You also need a solid rest. When shooting at 100 yards or closer, a little wobbling of the crosshairs isn’t as big of a deal. But the farther out you go, the more a tiny movement at the muzzle is amplified. Do not shoot at game at longer ranges if your crosshairs aren’t steady!
Check out this article for more gear you’ll want if you’re going to get into long-range target shooting.
4. Doing Your Part
The shooter has to do her part, too. The most accurate rifle-and-ammo combination in the world is worthless if you’re jerking the trigger, wobbling the crosshairs or making other shooting mistakes. You need good form to pull off a good shot at moderate ranges, and that includes a proper setup, a good trigger pull and a solid follow-through.
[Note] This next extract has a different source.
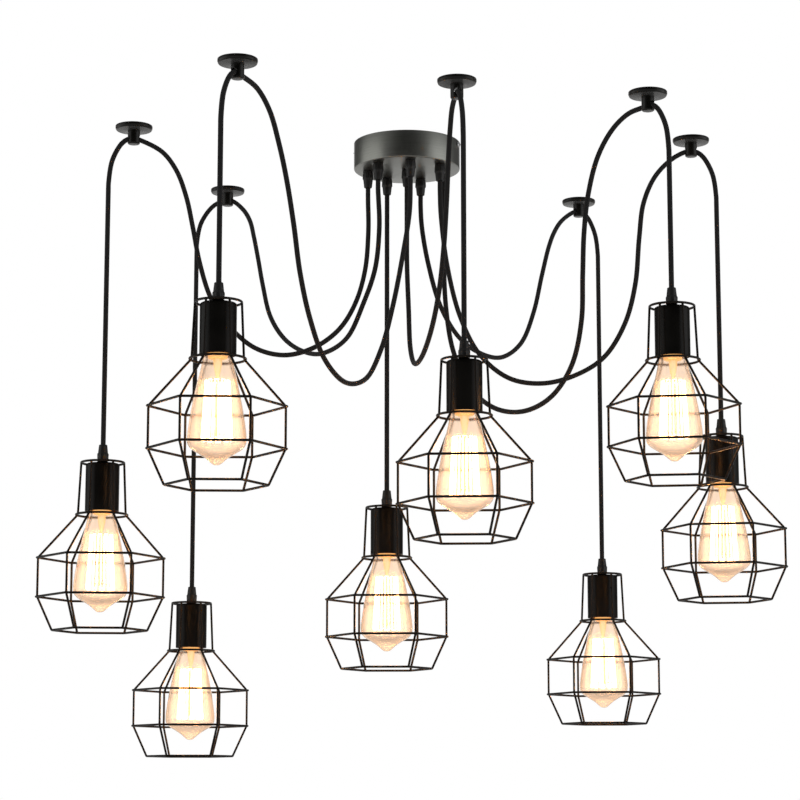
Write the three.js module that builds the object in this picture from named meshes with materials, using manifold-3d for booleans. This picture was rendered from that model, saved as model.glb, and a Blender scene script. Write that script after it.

The time and place to practice extending your effective shooting distance is at the gun range, not on a hunting trip. Making the shot at 300 or 400+ yards is not difficult once you’ve done it and you’re familiar with your gun/ammo/scope combination, but there are too many factors involved to decide on a whim that you’re going to take a long shot on a deer without having practiced it first. Once you master the shot at the range from a bench, get off the table (assuming you’re at a range that allows it) and practice shooting from different positions—prone, sitting, kneeling, standing with a tall tripod, etc. You likely won’t have a rock-solid rest to shoot from in the field, and just because you can make that 400-yard shot on a table at the range does not mean you can make it when you’re kneeling on the side of a mountain steadying the gun on shooting sticks. Practice it first!